O antigo primeiro-ministro socialista José Sócrates considera que o dilema político resultante da noite eleitoral será a escolha de Luís Montenegro entre democracia ou populismo e teme que esteja em causa o PS como "grande partido popular".
Estas posições são defendidas pelo antigo líder do PS (2004/2011) num artigo que hoje publicou no ICL Notícias, do Brasil, e em que assinala que o resultado das eleições legislativas de domingo em Portugal se traduziu "na derrota da esquerda e a vitória da extrema-direita".
"Sim, o centro-direita [AD -- coligação PSD/CDS] também sobe e assegura a sua posição de liderança do Governo - mas não é ela a notícia. O que é realmente novo é que, pela primeira vez, toda a direita tem uma maioria qualificada (maioria exigida para rever a Constituição)", aponta.
Em relação ao novo quadro político, José Sócrates sustenta que "o dilema político da noite eleitoral é a política de alianças", ou seja, "com quem o centro-direita escolherá aliar-se, com a extrema-direita ou com os socialistas?"
"A demissão do líder socialista [Pedro Nuno Santos] e a campanha interna que se seguirá permitirá ao atual primeiro-ministro [Luís Montenegro] adiar a escolha. Mas não por muito tempo. Essa escolha será feita e ela será entre democracia e populismo; entre decência e fanatismo. Essa escolha será feita - e esse será o próximo capítulo", conclui.
No que respeita ao crescimento do Chega nas eleições de domingo, o antigo líder socialista afirma que "o aspeto mais desanimador" é "a vitória do sentimento anti-imigração, a vitória do discurso da autoridade estatal em detrimento da liberdade individual, a vitória de um populismo nacionalista que evoca, sempre que pode, uma certa nostalgia imperial".
Sobre a queda eleitoral do PS, José Sócrates admite que "esse é um movimento que acompanha um certo enfraquecimento da social-democracia e que se verifica um pouco por toda a Europa".
"No entanto, o mais preocupante, a meu ver, é que a expressiva derrota do PS possa afetar a sua condição de grande partido popular. O PS nunca foi um partido pequeno, nunca foi um partido de seita, nunca foi um partido comandado por aparelhos, nem dado a centralismos democráticos", realça.

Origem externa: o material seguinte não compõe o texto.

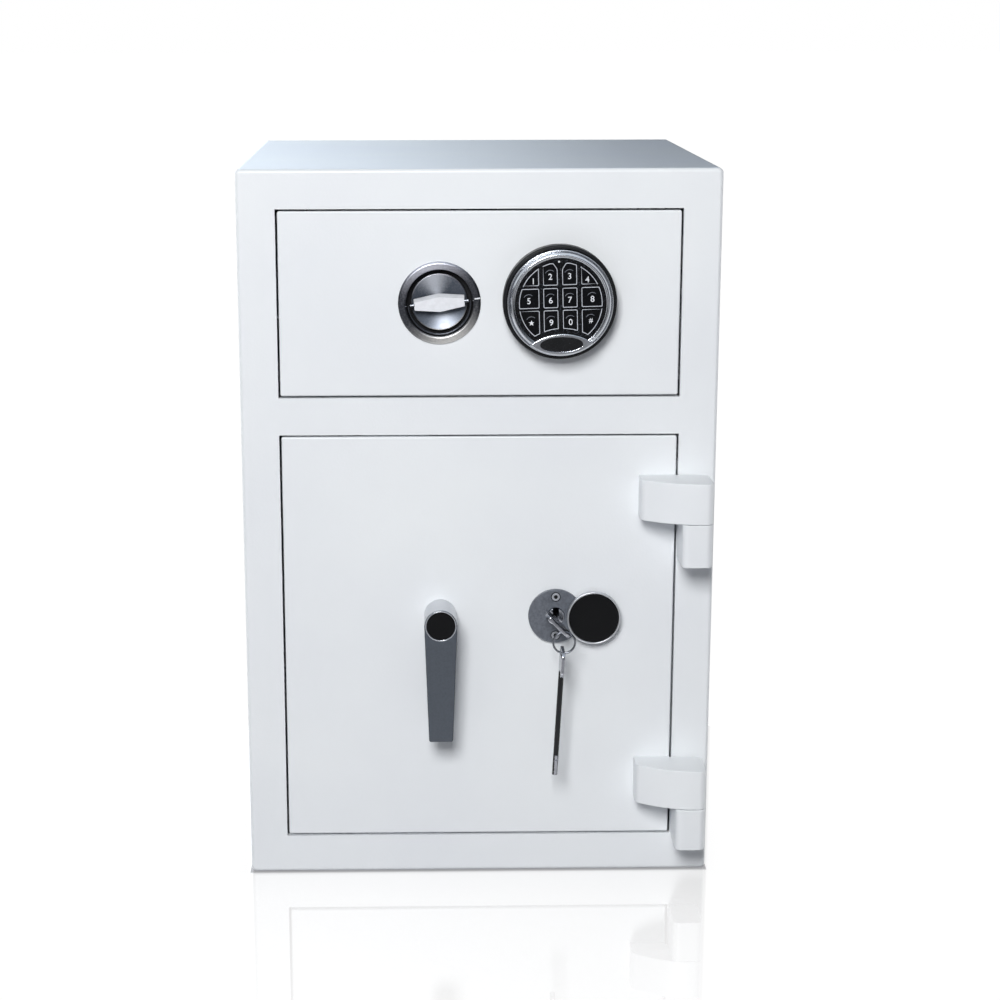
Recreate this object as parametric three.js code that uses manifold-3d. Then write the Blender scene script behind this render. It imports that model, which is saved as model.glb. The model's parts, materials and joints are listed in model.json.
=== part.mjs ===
// Drop safe with a deposit drawer, in millimetres.
// +Z is up, the front faces -Y, and the origin is the middle of the underside.

import * as THREE from 'three';
import { mergeVertices } from 'three/addons/utils/BufferGeometryUtils.js';
import Module from 'manifold-3d';

const wasm = await Module();
wasm.setup();

// Clearances that many pieces share
const runningGap = 0.3;
const turningGap = 0.4;
const cutOverrun = 1;
const weldDistance = 0.0001;

// Cabinet
const bodyWidth = 350;
const bodyDepth = 350;
const bodyHeight = 535;
const bodyEdgeRadius = 4;
const bodyCornerRadius = 6;
const shellWall = 3;
const frameThickness = 6;
const sideRail = 28;
const topRail = 28.5;
const middleRail = 27.5;
const bottomRail = 29.5;
const drawerOpeningHeight = 137;
const panelGap = 1.5;
const panelEdgeRadius = 1;
const panelCornerRadius = 1.5;
const anchorHoleRadius = 6;
const anchorHoleInset = 70;
const stopWidth = 50;
const stopThickness = 3;
const stopReach = 6;
const stopFoot = 9;
const stopInset = 60;

// Shelf under the drawer and the baffle behind it
const shelfThickness = 3;
const shelfBelowOpening = 14.5;
const shelfLip = 22;
const baffleThickness = 2;
const baffleReach = 105;
const baffleDrop = 45;
const baffleAboveShelf = 45;
const baffleToothDepth = 10;
const baffleTeeth = 12;

// Drawer
const trayHalfWidth = 132;
const traySheet = 1.5;
const trayBelowTop = 14.5;
const trayFloorRise = 7.5;
const trayFloorFall = 15;
const trayLength = 165;
const bulkheadSetback = 31;
const slideLength = 262;
const slideSheet = 2.5;
const slideHeight = 20;
const slideAboveFloor = 36;
const tongueReach = 7.5;
const tongueThickness = 3;
const channelLength = 290;
const channelSheet = 2;
const channelFootHeight = 20;
const gateSheet = 2;
const gateHeight = 98;
const gateAxisInset = 6;
const gateRollRadius = 4;
const gatePinRadius = 2;
const gateTail = 25;
const gateTailHalfWidth = 18;
const gateOpenAngle = Math.PI / 3;
const tripSetback = 12;
const tripThickness = 3;
const tripHalfWidth = 14;
const drawerLockHalfWidth = 30;
const drawerLockHeight = 44;
const drawerLockDepth = 24;
const drawerBoltHalfWidth = 8;
const drawerBoltThickness = 12;
const drawerBoltLength = 38;

// The pull and the lever share one upright line, the keypad and the keyhole another.
// Both are shares of the door's half width
const leftColumnShare = -0.2;
const rightColumnShare = 0.394;
const drawerHardwareRise = 1;

// Pull cup and its bail
const cupFlangeRadius = 30;
const cupFlangeThickness = 2.2;
const cupWallRadius = 25.2;
const cupMouthRadius = 24.2;
const cupDepth = 14;
const cupGrooveDepth = 9;
const dishRadius = 20.9;
const dishRim = 0.8;
const dishRimDepth = 5.8;
const dishDepth = 10.5;
const pullTilt = THREE.MathUtils.degToRad(4.9);
const bailAxisDepth = 1;
const bailRingRadius = 22.4;
const bailWireRadius = 1.1;
const bailBarLength = 37;
const bailBarHeight = 12.9;
const bailBarEndHeight = 7.3;
const bailBarThickness = 6.6;
const bailPinRadius = 1.3;
const bailPinReach = 0.6;

// Keypad
const keypadTilt = THREE.MathUtils.degToRad(1.7);
const keypadRise = 2.1;
const keypadBaseRadius = 41;
const keypadBackRadius = 39.5;
const keypadBaseDepth = 12;
const keypadRimDepth = 5;
const keypadRimBevel = 0.8;
const keypadBezelRadius = 38;
const keypadBezelFrontRadius = 37;
const keypadBezelDepth = 13;
const keypadFaceRadius = 32.4;
const keypadFaceSunk = 2;
const keypadStemRadius = 5;
const keypadStemLength = 9;
const keyFieldRadius = 30;
const keyFieldCutRadius = 38.4;
const keyFieldCutDrop = 56.5;
const keyThickness = 1.4;
const keyStandProud = 1;
const keyTravelRoom = 1.3;
const keyGap = 0.35;
const keyColumnShares = [
  [-1.013, -0.503],
  [-0.417, -0.057],
  [0.04, 0.403],
  [0.493, 1.003],
];
const keyRowShares = [
  [0.437, 0.973],
  [-0.1, 0.383],
  [-0.767, -0.143],
];
const keyNames = [
  ['key_1', 'key_2', 'key_3', 'key_4'],
  ['key_5', 'key_6', 'key_7', 'key_8'],
  ['key_star', 'key_9', 'key_0', 'key_hash'],
];

// Hinges
const hingeAxisInset = 16.5;
const hingeAxisOut = 21;
const hingeLeafHeight = 30.4;
const hingeKnuckleHeight = 32;
const upperHingeDrop = 61;
const lowerHingeRise = 32;
const hingeReach = 40.5;
const hingeFrontOut = 37;
const hingeLeftOut = 20;
const hingeSideReach = 11;
const hingeCornerRadius = 5;
const hingeCrestShare = 0.2;
const hingePinRadius = 5;
const hingePinDepth = 24;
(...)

Pelo contrário, segundo o antigo primeiro-ministro socialista, o PS "foi sempre um grande partido pluralista, com várias correntes de opinião de centro-esquerda e com grande liberdade interna".
"Nunca foi um partido de classe, mas um partido interclassista, um partido para todos, um partido irradiante. Essa condição sempre foi biunívoca: grande e por essa razão popular; popular e por essa razão com elevadas votações. Esse é o aspeto identitário que, neste momento, mais me preocupa", adverte.
Deixa depois um recado aos socialistas, recorrendo a uma ideia do filósofo basco Daniel Innerarity.
"Alguém escreveu que a política exige uma especial habilidade para conviver com a deceção. Esse será ao desafio dos socialistas -- lidar com coragem com a deceção desta noite eleitoral tendo em mente que as eleições não são um critério de razão e que a estupidez das maiorias consiste, amiúde, em querer ter, além da maioria, a razão", acrescenta.